Ajuga (Ajuga reptans), also called carpet bugle, lily-of-the-valley (Convallari majalisa) and violets (Viola spp.) are prized for their flowers. Ajuga forms a thick carpet of green, purplish, brown or variegated leaves, depending on variety. In spring and early summer, 6- to 9-inch blue or purple flower spikes appear. Ajuga grows rapidly in sun or deep shade, spreading by runners in hardiness zones 4 through 10. Lily-of-the-valley has upright, green lance-shaped leaves and displays fragrant, white bells in mid-spring in USDA zones 3 through 9. Lily-of-the-valley spreads slowly by underground rhizomes and does not mind competition from tree or shrub roots. Several varieties of violets, such as fragrant sweet violet (Viola odoratum), with attractive heart-shaped leaves, spread by runners. They make good ground covers under trees and shady areas in USDA zones 6 through 10.
4. Agressive Creepers
Because most creeping shade plants grow under adverse conditions such as low light, they tend to be vigorous and aggressive and can even be invasive. With stems that root as they spread, English ivy (Hedera helix) is one of the most aggressive creepers and climbers. Hardy in zones 4 through 9, it is considered invasive in the Pacific Northwest. However, newer varieties are less aggressive.

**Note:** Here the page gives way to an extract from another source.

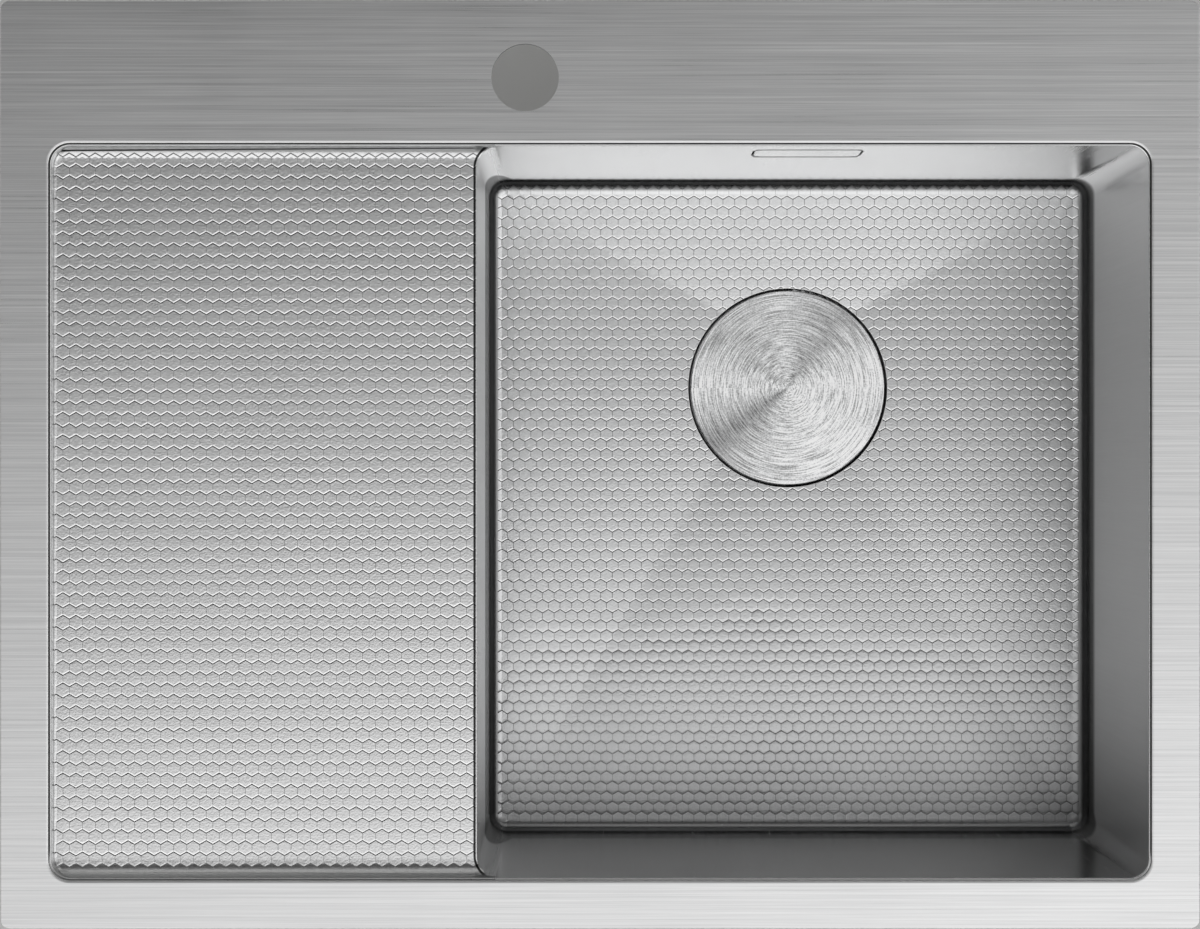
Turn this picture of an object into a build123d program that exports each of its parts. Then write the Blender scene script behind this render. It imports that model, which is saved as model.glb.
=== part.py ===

Bishop's weed and ajuga are moderately aggressive, especially when growing in sun, while periwinkle, sweet woodruff, creeping Jenny and violets are moderate to slightly aggressive. Epimedium and pachysandra are relatively non-aggressive. Aggressive creeping shade plants are good in areas where nothing else will grow, or in areas edged by a barrier such as a driveway, walkway or edging. If you want a perfect lawn, ajuga and violets may not be for you.